→ **RECORDS TO PROCESS**
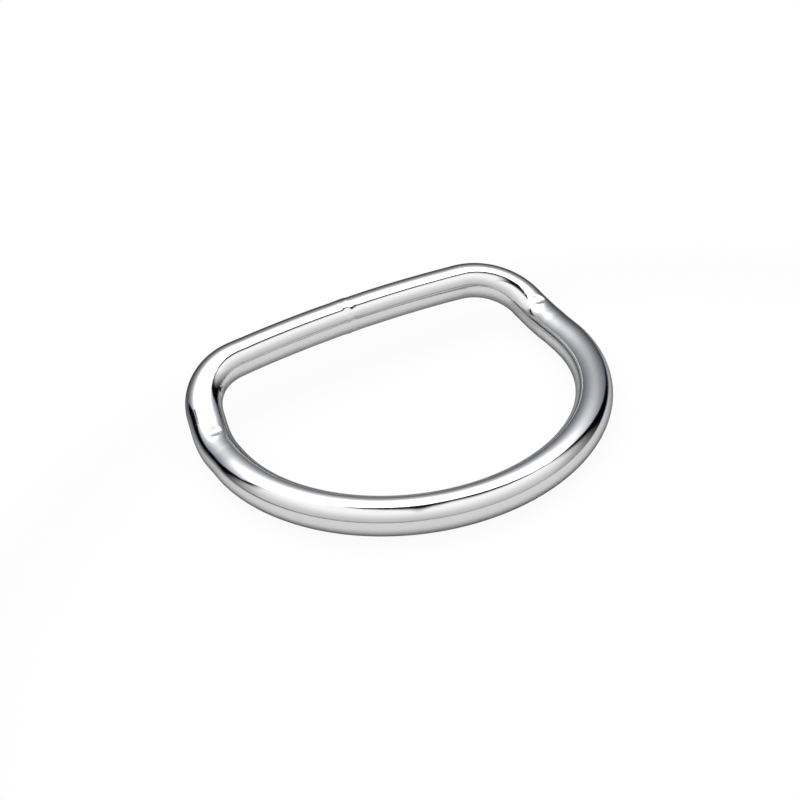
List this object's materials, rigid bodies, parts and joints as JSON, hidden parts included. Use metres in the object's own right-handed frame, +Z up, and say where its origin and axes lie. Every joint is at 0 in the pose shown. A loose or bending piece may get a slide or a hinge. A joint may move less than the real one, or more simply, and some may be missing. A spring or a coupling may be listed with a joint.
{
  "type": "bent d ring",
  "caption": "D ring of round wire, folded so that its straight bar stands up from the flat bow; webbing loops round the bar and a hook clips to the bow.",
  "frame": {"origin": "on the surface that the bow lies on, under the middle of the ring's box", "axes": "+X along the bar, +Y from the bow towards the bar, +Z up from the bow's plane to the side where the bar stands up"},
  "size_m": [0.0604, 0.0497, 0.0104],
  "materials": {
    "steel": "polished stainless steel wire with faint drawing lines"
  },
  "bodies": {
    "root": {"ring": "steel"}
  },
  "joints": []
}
==
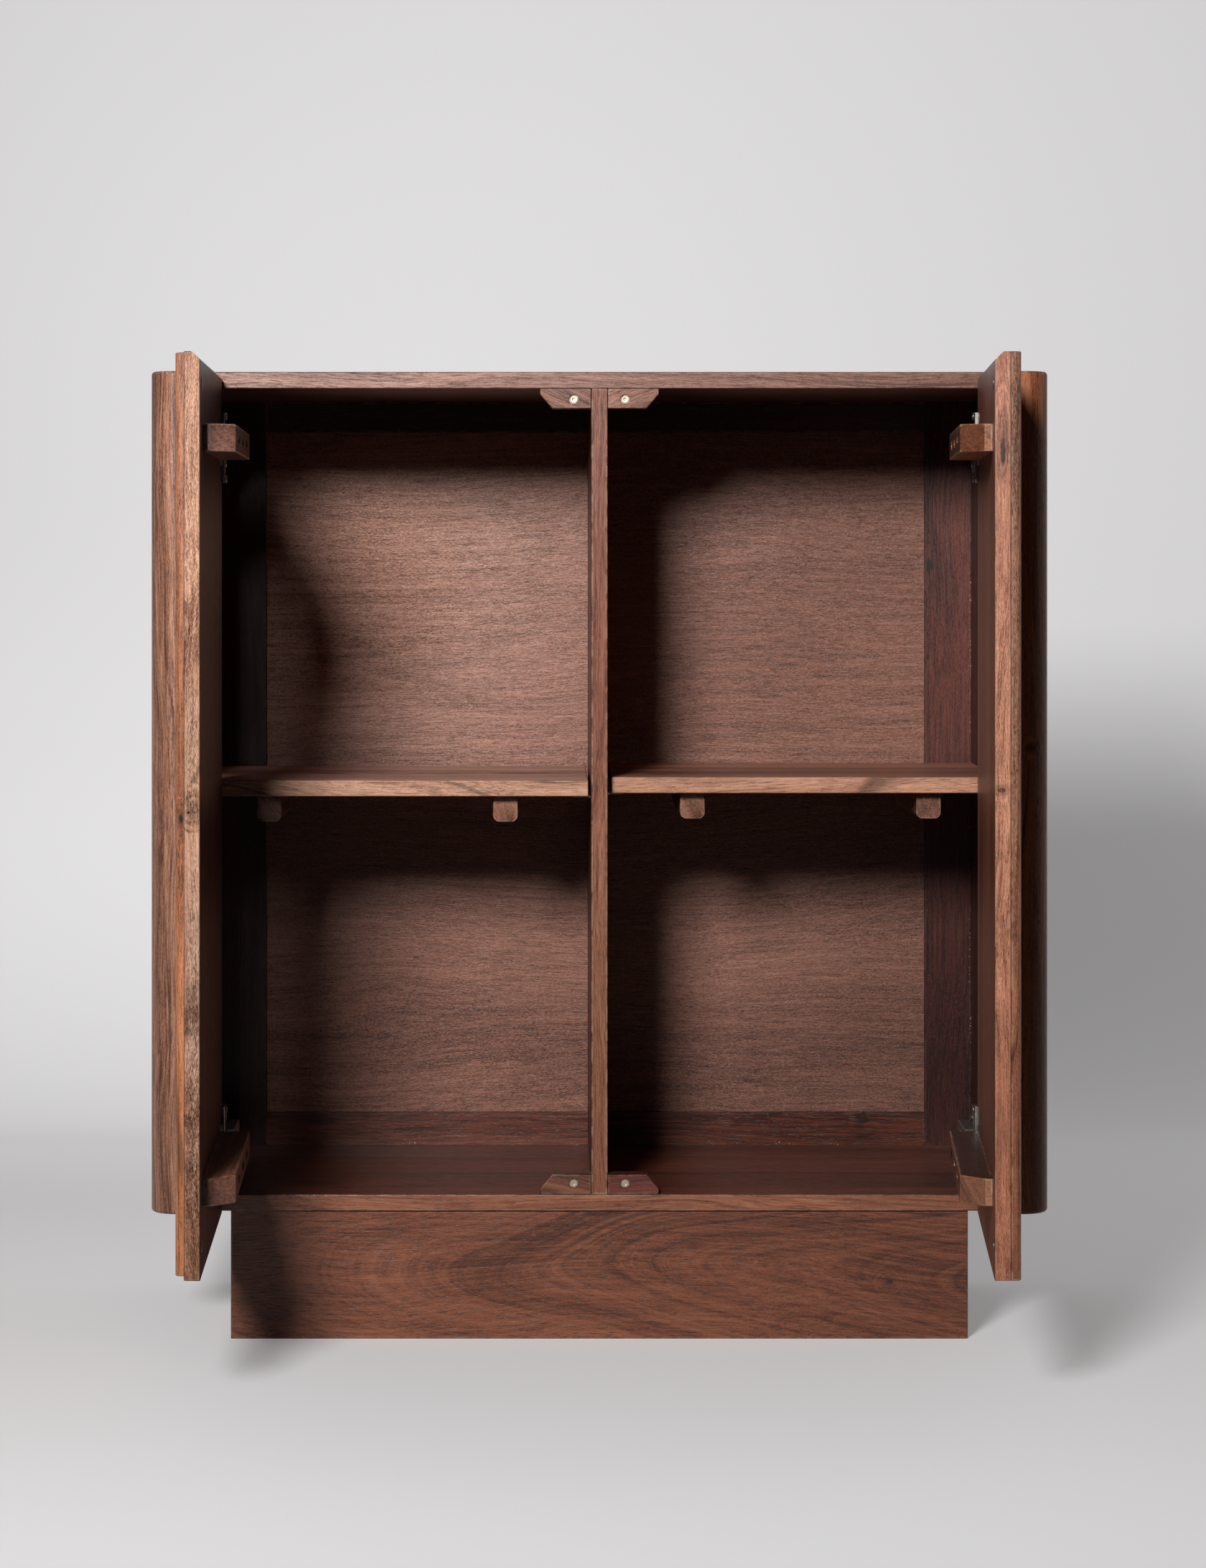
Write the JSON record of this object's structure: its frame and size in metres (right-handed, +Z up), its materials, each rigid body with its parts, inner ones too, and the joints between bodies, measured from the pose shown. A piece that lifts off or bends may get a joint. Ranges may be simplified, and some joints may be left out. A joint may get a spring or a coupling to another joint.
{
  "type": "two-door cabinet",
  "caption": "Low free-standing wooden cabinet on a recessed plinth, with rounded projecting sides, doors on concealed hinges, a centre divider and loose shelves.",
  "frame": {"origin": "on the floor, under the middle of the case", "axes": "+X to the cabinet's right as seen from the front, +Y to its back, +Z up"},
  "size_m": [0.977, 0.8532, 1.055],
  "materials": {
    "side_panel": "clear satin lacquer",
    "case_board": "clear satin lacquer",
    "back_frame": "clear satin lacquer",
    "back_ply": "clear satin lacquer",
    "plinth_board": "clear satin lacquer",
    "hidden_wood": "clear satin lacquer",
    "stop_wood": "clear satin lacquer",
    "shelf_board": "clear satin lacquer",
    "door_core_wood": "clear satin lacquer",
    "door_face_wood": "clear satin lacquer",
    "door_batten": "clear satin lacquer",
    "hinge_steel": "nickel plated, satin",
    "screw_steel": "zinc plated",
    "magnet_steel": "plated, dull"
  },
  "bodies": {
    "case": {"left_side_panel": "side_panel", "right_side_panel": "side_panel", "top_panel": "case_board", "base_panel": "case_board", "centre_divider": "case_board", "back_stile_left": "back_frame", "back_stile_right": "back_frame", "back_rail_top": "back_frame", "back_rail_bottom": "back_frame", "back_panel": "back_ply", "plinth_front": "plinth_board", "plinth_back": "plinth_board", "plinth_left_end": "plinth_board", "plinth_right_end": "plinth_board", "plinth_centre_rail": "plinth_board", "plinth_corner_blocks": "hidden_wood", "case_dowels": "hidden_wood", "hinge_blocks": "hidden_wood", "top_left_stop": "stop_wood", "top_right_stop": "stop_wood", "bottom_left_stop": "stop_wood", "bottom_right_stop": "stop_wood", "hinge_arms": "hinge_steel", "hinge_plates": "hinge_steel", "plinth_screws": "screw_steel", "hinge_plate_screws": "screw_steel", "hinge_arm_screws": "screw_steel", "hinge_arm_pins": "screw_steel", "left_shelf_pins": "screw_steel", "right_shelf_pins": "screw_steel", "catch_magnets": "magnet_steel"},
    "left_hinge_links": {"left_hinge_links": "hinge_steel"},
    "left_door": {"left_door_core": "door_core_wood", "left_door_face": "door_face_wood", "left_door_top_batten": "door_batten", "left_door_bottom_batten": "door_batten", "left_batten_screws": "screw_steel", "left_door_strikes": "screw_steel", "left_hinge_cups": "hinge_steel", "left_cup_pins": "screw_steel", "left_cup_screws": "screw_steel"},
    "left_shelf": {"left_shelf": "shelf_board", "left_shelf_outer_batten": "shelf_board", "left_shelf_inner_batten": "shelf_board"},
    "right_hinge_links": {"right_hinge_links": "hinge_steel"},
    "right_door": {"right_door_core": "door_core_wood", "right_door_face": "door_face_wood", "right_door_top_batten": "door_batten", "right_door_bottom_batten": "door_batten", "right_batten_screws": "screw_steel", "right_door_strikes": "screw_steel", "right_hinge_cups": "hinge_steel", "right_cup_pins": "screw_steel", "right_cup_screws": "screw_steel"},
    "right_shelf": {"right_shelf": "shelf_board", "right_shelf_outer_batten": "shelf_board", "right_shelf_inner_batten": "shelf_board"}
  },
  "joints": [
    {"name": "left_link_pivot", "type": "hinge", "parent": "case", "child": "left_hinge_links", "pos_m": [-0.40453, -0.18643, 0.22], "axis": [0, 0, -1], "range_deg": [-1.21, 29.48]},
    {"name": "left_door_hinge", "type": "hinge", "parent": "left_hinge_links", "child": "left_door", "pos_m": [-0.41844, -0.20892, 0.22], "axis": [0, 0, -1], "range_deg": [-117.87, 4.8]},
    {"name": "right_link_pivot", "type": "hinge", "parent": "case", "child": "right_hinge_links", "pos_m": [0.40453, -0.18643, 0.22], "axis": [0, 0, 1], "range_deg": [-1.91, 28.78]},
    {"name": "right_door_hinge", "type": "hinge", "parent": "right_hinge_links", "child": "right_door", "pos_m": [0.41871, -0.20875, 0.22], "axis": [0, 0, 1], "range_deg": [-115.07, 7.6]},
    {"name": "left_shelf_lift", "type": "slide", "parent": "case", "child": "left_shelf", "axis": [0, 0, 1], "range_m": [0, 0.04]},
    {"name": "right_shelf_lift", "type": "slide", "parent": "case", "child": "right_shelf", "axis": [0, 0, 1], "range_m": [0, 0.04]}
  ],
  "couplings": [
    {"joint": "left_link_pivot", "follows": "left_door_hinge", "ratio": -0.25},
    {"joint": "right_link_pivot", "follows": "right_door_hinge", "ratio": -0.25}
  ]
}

→ **REQUEST**
Say how many lines of the data include the word "axes". Respond with the number alone.

→ **WORKED ANSWER**
3